Conversations For Transformation: Essays Inspired By The Ideas Of Werner Erhard

Conversations For Transformation

Essays By Laurence Platt

Inspired By The Ideas Of Werner Erhard

And More

Getting It - The Big "IT"

Walker Creek, California, USA

January 30, 2004

This essay, Getting It - The Big "IT", is the companion piece to

In an empty and meaningless universe in which it's empty and meaningless that it's empty and meaningless, Werner Erhard's intention isn't simply to create a game to play, in which people can participate with people inventing possibilities worthy of the miracle of Life. It's also that while playing this game inventing possibilities worthy of the miracle of Life, each of us reveal and fully live the experience of the Self we really are. And the Self each of us really is, is the same Self Werner really is. And  ... because each of us quite obviously already is the Self we are, there's nothing to get!

This is what I'm referring to as "it" in the phrase "getting it" ie the Big "IT". There's no point to Life.

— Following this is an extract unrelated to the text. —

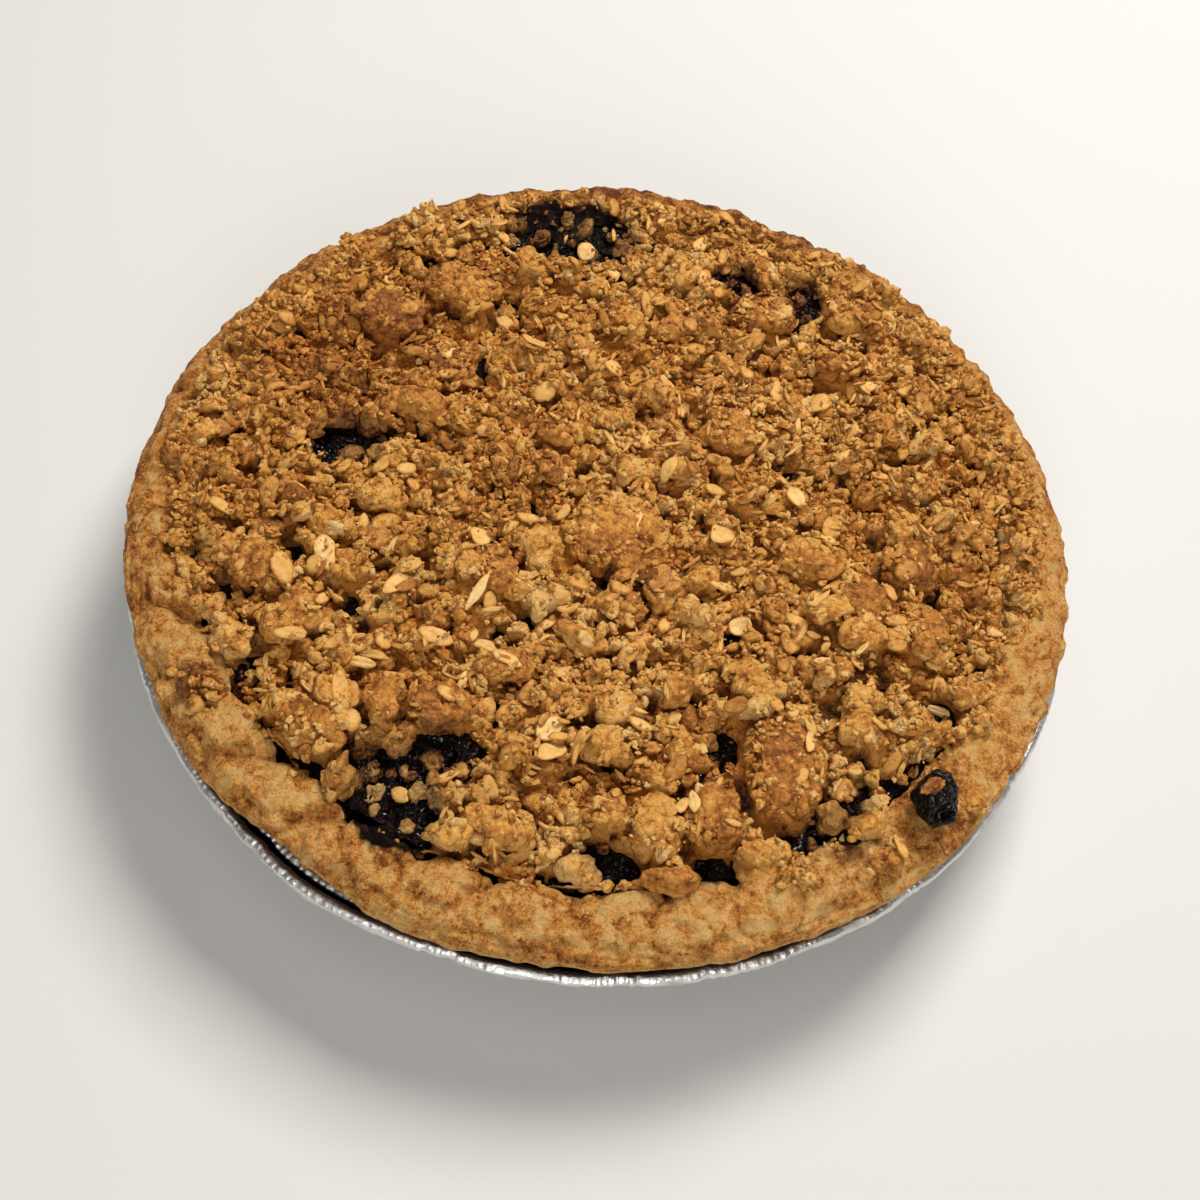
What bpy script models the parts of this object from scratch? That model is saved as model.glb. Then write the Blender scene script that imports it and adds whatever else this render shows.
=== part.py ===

But if Life did have a point, then realizing this would be it.

Martin Luther King said "I have seen the promised land.". What he did with his vision is he made it real for other people. However, for me it isn't as pertinent to ask "Who else got it like Martin Luther King got it?" as it is to ask "Who else got it like Martin Luther King got it then enrolled others in its possibility?".

Getting it - the Big "IT" - is the experience of Self. But that's not "self" with a small "s". We are not talking about our scrappy, irritable little egos here. The Big "IT" is Self with a capital "S" - the Self you and I and we all really are. Getting Self is an unmistakable, dead on, magnetic experience which - even if never known before, even if not sought before, even if never languaged  before - is instantly recognizable, getable, and grounding. Not everyone has experienced getting it - the Big "IT". That's not a statement of exclusivity, elitism, or arrogance. The fact is if everyone had gotten it, the world would be transformed by now. Clearly this isn't the case.

Self is not an end. Werner says "If you don't take it out into the world, you didn't get it in the first place.". Taking it out into the world is the natural result (and proof, by the way) of you and I having gotten it. Why it's proof of you and I having gotten it, is because if you look, you'll see that's the nature of the Self:  once gotten, it calls on you and I to take it out into the world.

Now is a good time to get it. Earth's the right place for it. It's the love affair of eternity. The Zen master does good works. He also leaves a trail and clues. Werner creates not only a vast and awesome gift to the world, but also a maze at the end of which is who you really are, and the possibility of inventing and living a life you love - for yourself, for everyone, and for all living things with no one and nothing left out. At the end of the maze, the sharp distinction between who you really are and who Werner really is, starts to blur. Like the man said, "I used to be different, now I am the same.".


It could also be said "At the start  of the maze, the sharp distinction between who you really are and who Werner really is, starts to blur.".

But that's a subject for another conversation on another occasion.


I led a seminar for the United States Air Force at a top secret military base in Georgia. One afternoon when the work of the day was complete, my escort took me to a hanger to view a squadron of F15 Strike Eagle  fighter jets. I asked him to raise me up on a fork lift truck in front of one of them so I could look it "dead in the eye", so to speak. He raised me up until I was literally nose to nose with the F15 Strike Eagle. I stood there with the tip of my nose touching the tip of its nose, a human being face to face with one of the most sophisticated pieces of machinery ever invented.

It's not just that I was blown away. That's waaay  too mild. I was thunderstruck  by its beauty. I was enraptured by its absolutely perfectly aerodynamic lines. Just imagining the humongous thrust and power it's capable of mesmerized me. Its design, shape, and awesome smoothness seduced me. I had to reach over and touch it - which I did - as I would gently touch the face of a child or someone I love. It was very clear to me the absolute brilliant best of what we human beings can muster, was called on to create such sheer magnificence.

And the next thing I realized, turned my reverie to dismay. What I realized was the point of all that magnificence is only this: to kill wholesale. This is its raison d'etre. Tears welled up in my eyes. I asked myself where we would be by now had we learned, instead, to channel our awesome abilities toward benign ends.

In my own life, I've noticed I'm acknowledged for my work as a trainer, for my art as a writer, for my commitment as a family man and as a parent, and for my modest success in business. Indeed, these acknowledgements could also be heaped on many, many people because these are the things we're good at. But what I got clear about that day, standing nose to nose with the F15 Strike Eagle fighter jet, is what we human beings are really  good at is killing things off.

Getting it - the Big "IT" - doesn't shield me from the inexorability of this awful realization about our base machinery. Yet in the recognition of it and how I choose to bring my transformation to bear on it, I grow up and discover my true nature as a human being in the world.